Dies ist unseres Wissens die erste Studie, die verschiedene Herangehensweisen der KU untersucht hat. Dabei ergibt die Kombination von orientierender Überblicksrecherche und systematischer wissenschaftlicher Recherche einerseits und Einschätzungen relevanter Akteurinnen und Akteure andererseits ein breites Bild. Eine zentrale Einschränkung in Bezug auf die Aussagekraft der Ergebnisse ist die kleine Stichprobe bei den qualitativen Interviews, die der pandemischen Lage der Gesundheits- und Jugendämter geschuldet war.

Fazit für die Praxis

  • Es existiert eine Reihe vielversprechender Ansätze und Instrumente der Kindergartenuntersuchung (KU), um die kindliche Entwicklung frühzeitig zu beurteilen und Kinder zeitnah zu fördern.
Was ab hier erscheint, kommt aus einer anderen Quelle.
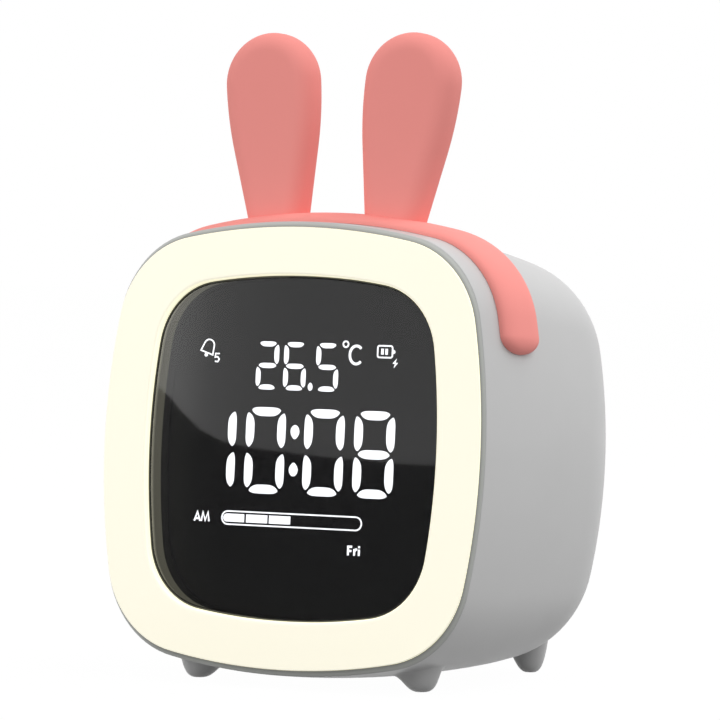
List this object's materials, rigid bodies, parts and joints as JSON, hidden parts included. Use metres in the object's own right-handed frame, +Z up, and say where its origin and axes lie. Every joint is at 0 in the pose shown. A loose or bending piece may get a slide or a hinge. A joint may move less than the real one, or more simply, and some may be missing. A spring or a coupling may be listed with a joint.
{
  "type": "bedside clock with night light",
  "caption": "Soft square bedside clock for a child: a light ring round a smoked digital display, stub feet, rear keys and a lift-off headband with long ears.",
  "frame": {"origin": "on the floor under the middle of the whole object, at rest on its feet", "axes": "+Z up; the display faces -Y and leans back by 3.7 degrees; +X is to the right of a person who looks at the display"},
  "size_m": [0.0848, 0.0742, 0.127],
  "materials": {
    "shell_white": "fine satin moulded ABS, white",
    "diffuser_cream": "translucent cream light diffuser, satin",
    "soft_black": "black gasket, matt",
    "smoked_lens": "smoked clear acrylic, polished",
    "inner_black": "black moulded plastic, matt",
    "lcd_dark": "dark display glass",
    "backlight_white": "white light guide",
    "contact_rubber": "layered contact rubber",
    "lamp_board_white": "white solder mask",
    "lamp_yellow": "yellow lamp phosphor",
    "steel": "nickel plated",
    "board_green": "green solder mask",
    "chip_black": "moulded epoxy",
    "can_grey": "capacitor can",
    "copper": "plated sensor can",
    "socket_white": "nylon connector",
    "cell_wrap": "blue film round a lithium cell",
    "foam_white": "adhesive foam tape",
    "lead_red": "insulated wire, red",
    "lead_black": "insulated wire, black",
    "switch_metal": "tact switch",
    "button_grey": "light grey moulded plastic, satin",
    "cone_black": "treated paper cone",
    "foam_black": "foam gasket",
    "ribbon_white": "flat flexible cable",
    "coral_soft": "soft coral silicone, matt"
  },
  "bodies": {
    "clock": {"housing": "shell_white", "front_frame": "shell_white", "light_ring": "diffuser_cream", "lens_trim": "soft_black", "display_lens": "smoked_lens", "display_carrier": "inner_black", "lcd_panel": "lcd_dark", "backlight_panel": "backlight_white", "lcd_contact_strip": "contact_rubber", "lamp_board": "lamp_board_white", "night_lamps": "lamp_yellow", "frame_screws": "steel", "main_board": "board_green", "board_screws": "steel", "clock_chip": "chip_black", "board_parts": "can_grey", "tap_sensor": "copper", "temperature_sensor": "chip_black", "board_sockets": "socket_white", "battery_cell": "cell_wrap", "battery_tape": "foam_white", "battery_leads": "lead_red", "rear_cover": "shell_white", "cover_screws": "steel", "button_board": "board_green", "button_board_screws": "steel", "tact_switches": "switch_metal", "speaker_frame": "steel", "speaker_magnet": "steel", "speaker_cone": "cone_black", "speaker_gasket": "foam_black", "speaker_leads": "lead_black", "usb_board": "board_green", "usb_socket": "steel", "usb_tongue": "chip_black", "charge_leads": "lead_red", "ribbon_cable": "ribbon_white"},
    "headband": {"ear_band": "coral_soft", "left_ear": "coral_soft", "right_ear": "coral_soft"},
    "set_key": {"button_set": "button_grey"},
    "alarm_key": {"button_alarm": "button_grey"},
    "up_key": {"button_up": "button_grey"},
    "down_key": {"button_down": "button_grey"},
    "light_key": {"button_light": "button_grey"}
  },
  "joints": [
    {"name": "headband_lift", "type": "slide", "parent": "clock", "child": "headband", "axis": [0, 0.0645, 0.9979], "range_m": [0, 0.03]},
    {"name": "set_press", "type": "slide", "parent": "clock", "child": "set_key", "axis": [0, -0.9979, 0.0645], "range_m": [0, 0.0005], "stiffness_N_per_m": 2000},
    {"name": "alarm_press", "type": "slide", "parent": "clock", "child": "alarm_key", "axis": [0, -0.9979, 0.0645], "range_m": [0, 0.0005], "stiffness_N_per_m": 2000},
    {"name": "up_press", "type": "slide", "parent": "clock", "child": "up_key", "axis": [0, -0.9979, 0.0645], "range_m": [0, 0.0005], "stiffness_N_per_m": 2000},
    {"name": "down_press", "type": "slide", "parent": "clock", "child": "down_key", "axis": [0, -0.9979, 0.0645], "range_m": [0, 0.0005], "stiffness_N_per_m": 2000},
    {"name": "light_press", "type": "slide", "parent": "clock", "child": "light_key", "axis": [0, -0.9979, 0.0645], "range_m": [0, 0.0005], "stiffness_N_per_m": 2000}
  ]
}
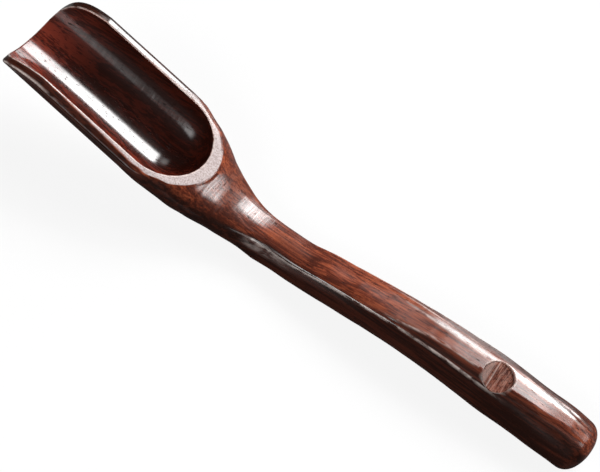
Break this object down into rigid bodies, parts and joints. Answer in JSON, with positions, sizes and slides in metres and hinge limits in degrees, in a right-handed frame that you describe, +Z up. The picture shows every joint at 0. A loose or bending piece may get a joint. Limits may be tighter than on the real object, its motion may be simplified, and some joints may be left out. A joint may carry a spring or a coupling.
{
  "type": "tea scoop",
  "caption": "Carved hardwood tea scoop: an open trough bowl with a swept mouth and thin lip, a saddled neck and a rising handle with a round grip and an oval inlay.",
  "frame": {"origin": "on the table under the middle of the scoop's overall length and width, where it stands on its belly and heel", "axes": "+X from the lip to the end of the grip, +Y across, +Z up"},
  "size_m": [0.175, 0.031, 0.0273],
  "materials": {
    "rosewood": "polished oil and wax over dark red-brown rosewood",
    "end_grain": "matt cut end grain"
  },
  "bodies": {
    "root": {"scoop_body": "rosewood", "knot_plug": "end_grain"}
  },
  "joints": []
}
  • Gesetzliche Grundlagen sollten, wo vorhanden, besser als Legitimation genutzt werden oder dort, wo nicht vorhanden, geschaffen werden. Denn eine KU als verpflichtende Maßnahme hilft den Kommunen bei der Durchführung und sichert die notwendigen Ressourcen. Jedoch sind auch ohne eine solche Grundlage in einigen Bundesländern überzeugende Konzepte der Kindergartenuntersuchung etabliert.

  • Erfolgreiche Ansätze sollten künftig stärker wissenschaftlich evaluiert und dargestellt werden.

  • Es ist davon auszugehen, dass die in der oben genannten Überblicksrecherche ausgemachten Leerstellen nicht zwangsläufig bedeuten, dass Länder oder Kommunen keine KU vorhalten – sie könnten auch durch eine geringe Präsenz im Internet oder in wissenschaftlichen Publikationen begründet sein.

  • Wissenschaftliche Sichtbarkeit ist wiederum eine Legitimation für die Politik, entsprechende Grundlagen zu schaffen.

  • Auch scheint es sinnvoll, fachlich überregionalen Austausch voranzutreiben, damit bereits durchdachte Konzepte als Vorbild für andere Kommunen dienen können. In dem Zusammenhang könnten die Landesjugendämter eine zentrale Stellung einnehmen.